One other thing Namely does well is including a popup chat window in the lower right corner. There are multiple options for site visitors, from live chat and scheduling an intro call to getting in touch with support for existing clients. This gives site visitors alternatives to searching the site for what they need.

When designing your own B2B site, keep in mind your target audience and then spell out how your solution solves their specific problems. Then make it as streamlined as possible for them to get answers to their questions.

9. Stripe

Stripe landing page to highlight their trust building features such as uptime, currencies accepted, and API requests per day.

For payment processor Stripe, building trust is critical. After all, prospective customers want to be reassured that choosing Stripe won’t leave them with financial problems down the road.

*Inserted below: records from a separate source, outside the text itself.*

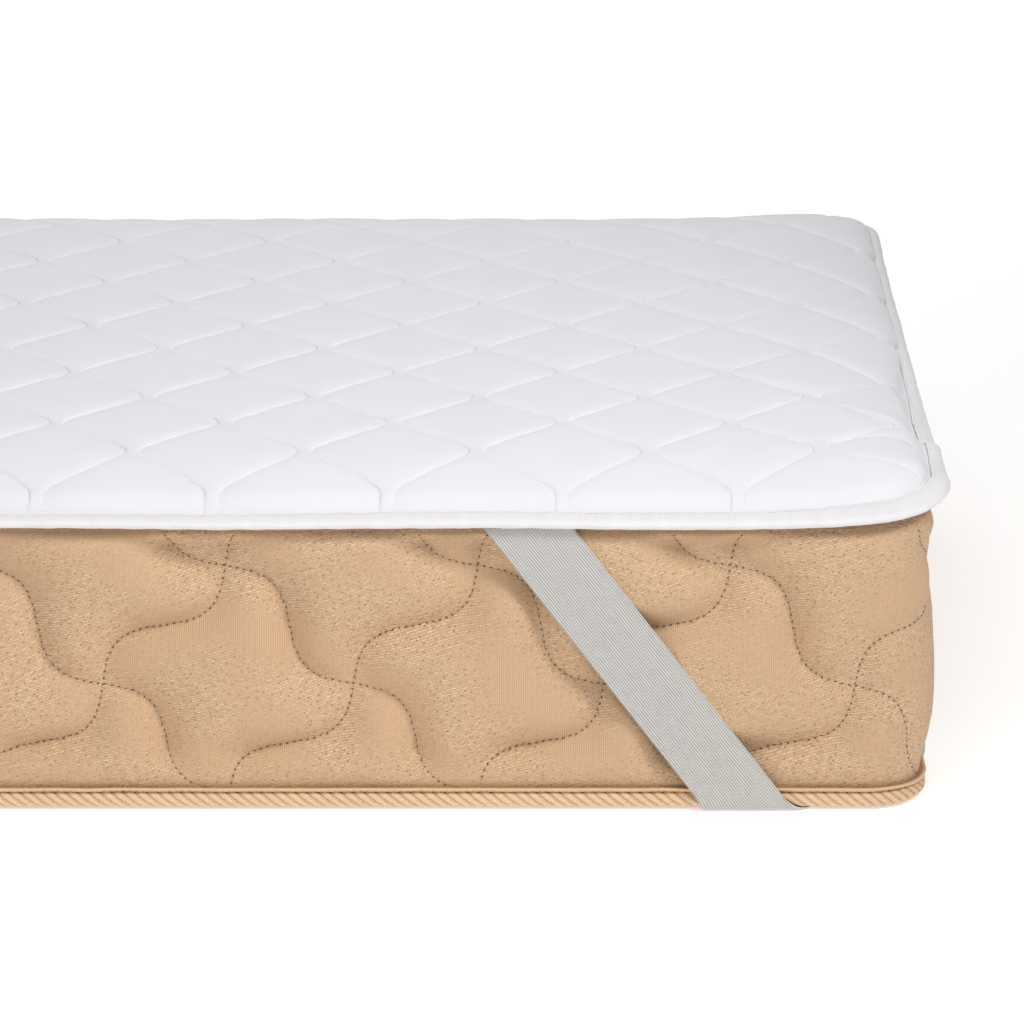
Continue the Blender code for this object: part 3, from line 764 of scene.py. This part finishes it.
PULL, PULL_LENGTH, PULL_SKEW = 0.00025, 0.016, 10  # of its stitching, which draws the tape in
WANDER, WANDER_LENGTH = 0.0004, 0.12  # of its edge
SWELL, SWELL_LENGTH = 0.05, 0.021  # unevenness of its height


def rolled(x, y):
    """Share by which the binding is rolled outwards, so that its upper face shows broadly."""
    (start, run), (front_start, front_run) = ROLL_FRONT
    front = eased((x - start) / run) * eased((front_start - y) / front_run)
    (start, run), (front_start, front_run) = ROLL_CORNER
    corner = 1 - eased((from_loose_corner(x, y) - start) / run)
    more = eased((front_start - y) / front_run)
    corner = corner * (ROLL_CORNER_LEAST + (1 - ROLL_CORNER_LEAST) * more)
    side = np.exp(-(((y - ROLL_SIDE_Y) / ROLL_SIDE_REACH) ** 2)) * (x > ROLL_SIDE_X)
    return np.maximum((front + corner) / 2, ROLL_SIDE_SHARE * side)


def binding_ring(distance, inset, height):
    """Points of the binding at one place of its section, drawn in and out a little by its stitching."""
    roll = rolled(*round_edge(distance, 0)[:2]) * np.clip((inset - ROLL_FROM) / ROLL_WIDTH, 0, 1)
    roll = roll * (height > 0)
    inset, height = inset + ROLL_INSET * roll, height + ROLL_HEIGHT * roll
    pull = PULL * uneven(distance, PULL_SKEW * inset, PULL_LENGTH, 5)
    pull = pull + WANDER * uneven(distance, 0, WANDER_LENGTH, 6)
    x, y = round_edge(distance, inset - pull)[:2]
    swell = 1 + SWELL * uneven(distance, 0, SWELL_LENGTH, 7)
    return points_of(x, y, EDGE_MIDDLE + height * swell + rise(x, y))


def make_binding(tape, thread):
    distance = np.linspace(0, AROUND, round(AROUND / BINDING_STEP) + 1)[:-1]
    lower = [(inset, -height) for inset, height in reversed(BINDING_OUTER[:-1])]
    lining = [(inset, -height) for inset, height in BINDING_INNER[:-1]]
    section = [*BINDING_OUTER, *lower, *lining, *reversed(BINDING_INNER)]
    rings, flat, wide = [], [], 0.0
    for i, (inset, height) in enumerate(section):
        if i:
            wide += math.dist(section[i], section[i - 1])
        rings.append(binding_ring(distance, inset, height))
        flat.append(points_of(distance, wide, 0))
    patch = tube(np.stack(rings), np.stack(flat))
    binding = sew("topper_binding_tape", [patch], tape)
    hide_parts("topper_binding")
    seams = []
    for side in (1.0, -1.0):  # over and under
        path = binding_ring(distance, BINDING_SEAM_INSET, side * BINDING_SEAM_HEIGHT)
        seams.append((path, np.tile((0.0, 0.0, side), (len(path), 1))))
    sew_stitches("topper_binding_stitches", seams, BINDING_STITCH, thread)


# ---- mattress

SIDE_HEIGHTS = (REBATE_TOP, 0.0220, 0.0330, 0.0460, 0.0600, 0.1970, 0.2025, 0.2060)
SIDE_INSETS = (0.0085, 0.0064, 0.0038, 0.0016, 0.0, 0.0, 0.0015, 0.0045)
EVEN_TOP, SEAM_ROWS = 0.2040, (0.2050, 0.2055, 0.2060)  # heights of the side's points near its top
TOP_SEAM_DEPTH, TOP_SEAM_HEIGHT, TOP_SEAM_WIDTH = 0.0008, 0.2052, 0.0007


def run_of(height):
    """Where the cloth of the side at a height would lie if it weren't drawn in at its foot."""
    return height - FOOT_TUCK * eased((FOOT_TUCK_HEIGHT - height) / FOOT_TUCK_REACH)


def height_of(run):
    heights = np.linspace(0, 0.3, 601)
    return np.interp(run, run_of(heights), heights)


def quilting_lines(distance, height):
    """(falling, rising): the two families of needle lines lie where these are whole numbers."""
    a = (distance - SIDE_START) / SIDE_PITCH
    b = (SIDE_CROSSING - run_of(height)) / SIDE_DROP
    falling = (a - b) / 2 - SIDE_CURVE * np.sin(math.pi * (a + b)) / math.tau
    rising = (a + b) / 2 - SIDE_CURVE * np.sin(math.pi * (b - a)) / math.tau
    return falling, rising


def puffed(field):
    """0 on a needle line and 1 midway between two."""
    return 1 - (1 - 2 * np.abs(field - np.round(field))) ** SIDE_ROUNDNESS


def pressed(distance, height):
    """1 where a strap holds the side flat, and 0 away from it."""
    x, y = round_edge(distance, 0)[:2]
    from_corner = np.maximum(HALF_LENGTH - np.abs(x), HALF_WIDTH - np.abs(y))
    slope = (STRAP_TOP_DISTANCE - STRAP_FOOT_DISTANCE) / STRAP_TOP
    off = np.abs(from_corner - STRAP_FOOT_DISTANCE - slope * height)
    return 1 - eased((off - STRAP_WIDTH / 2 * math.hypot(1, slope)) / PRESSED_REACH)


def side_inset(distance, height):
    """How far in the quilted side lies, at a distance round the edge and a height."""
    falling, rising = quilting_lines(distance, height)
    hollow = 1 - puffed(falling) * puffed(rising)
    band = eased((height - SIDE_LOW) / SIDE_LOW_FADE) * eased((SIDE_HIGH - height) / SIDE_HIGH_FADE)
    soft = SIDE_UNEVEN * uneven(distance, height, SIDE_UNEVEN_SIZE, 11)
    x, y = round_edge(distance, 0)[:2]
    from_corner = np.hypot(HALF_LENGTH - np.abs(x), HALF_WIDTH - np.abs(y))
    depth = SIDE_DEPTH * (1 - CORNER_FIRMNESS * np.exp(-((from_corner / CORNER_REACH) ** 2)))
    swell = depth * hollow - SIDE_BULGE * depth / SIDE_DEPTH + soft
    swell = np.maximum(swell, -SIDE_BULGE * (1 - pressed(distance, height)))
    return np.interp(height, SIDE_HEIGHTS, SIDE_INSETS) + swell * band


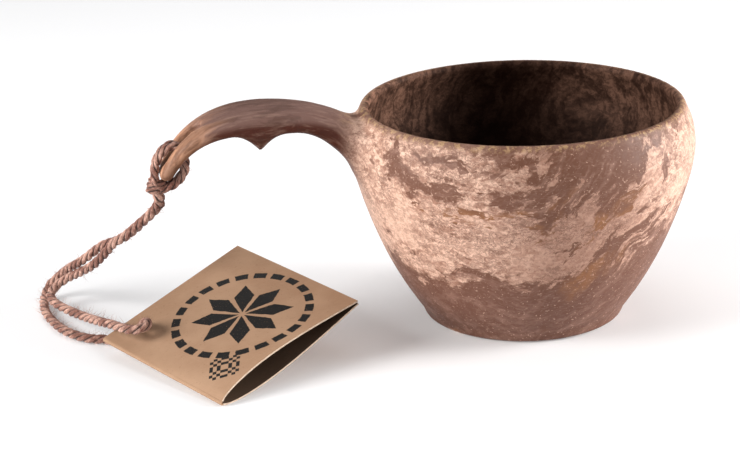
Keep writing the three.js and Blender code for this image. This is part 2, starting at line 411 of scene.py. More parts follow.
# cup
cup = {
    "outerWall": [(29.7, 2), (35.1, 10.2), (40, 19.2), (44.1, 28.8), (47.4, 38.4), (49.4, 46),
                  (50, 52), (49.2, 57.8), (47.15, 62.55)],
    "innerWall": [(44.25, 62.55), (46.2, 57.6), (47, 52), (44.9, 40), (41.6, 30.6), (37.2, 21.2),
                  (31.6, 12), (25.4, 6.4), (16, 4.3)],
    "baseRadius": 28,
    "baseCorner": 2,
    "height": 64,
    "rimMiddle": 45.7,
    "lipRadius": 1.45,
    "floor": 4,
    "sides": 160,
    "voxel": 0.85 * mm,
    "smoothRounds": 4,
    "rootSmoothRounds": 26,
}

handle = {
    # x, z of the section's middle, half width, half thickness above and below
    "stations": [
        (-40, 52, 20, 8.5, 13), (-45, 53, 17, 8.3, 13), (-48, 54, 13.5, 7.8, 11.5),
        (-50, 56, 11.2, 6.5, 10), (-52, 58.4, 9.8, 5, 8), (-54.5, 60.4, 8.8, 4.2, 6.2),
        (-58.5, 62.4, 8.4, 3.6, 4.3),
        (-64, 64, 9.2, 3.4, 3.4), (-71, 64.9, 10.7, 3.3, 3.5), (-78, 65, 11.3, 3.3, 3.3),
        (-85, 64.5, 10.9, 2.9, 2.8), (-91, 62.9, 9.9, 2.5, 2.5), (-95.5, 60.5, 8.8, 2.3, 2.3),
        (-99, 57.6, 7.7, 2.2, 2.2), (-101.8, 54, 6.4, 2.1, 2.1), (-103.5, 51.2, 5.2, 2, 2),
        (-104.5, 48.7, 4, 1.8, 1.8),
    ],
    "rings": 120,
    "ringPoints": 48,
    "squareness": 3.6,
    "uprightUntil": 52,
    "leaningFrom": 62,
    "spurX": -77.4,
    "spurDrop": 5.2,
    "spurReach": 8.5,
    "tipRound": 2.4,
    "eyeTop": (-91.8, 62.4),
    "eyeEnd": (-102.7, 52.2),
    "eyeWidth": 5,
    "eyeCutDepth": 24,
}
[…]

Stripe makes sure future customers get this reassurance by including key information in an easy-to-read design. The color blue is associated with building feelings of trust, loyalty and confidence, so it’s a great choice for this infographic’s background.

An animated graphic showing geographic locations where Stripe operates demonstrates the reach of its services and supports the text. A table format of key statistics in white text that stands out against the dark blue background makes it easy to quickly consume the data.

Together these design elements convey the reassurance a future customer needs to feel good about choosing Stripe. And it only takes a minute to read through it all.

If you want to build trust with your site visitors, adding statistics and powerful infographics like this is a great way to do it.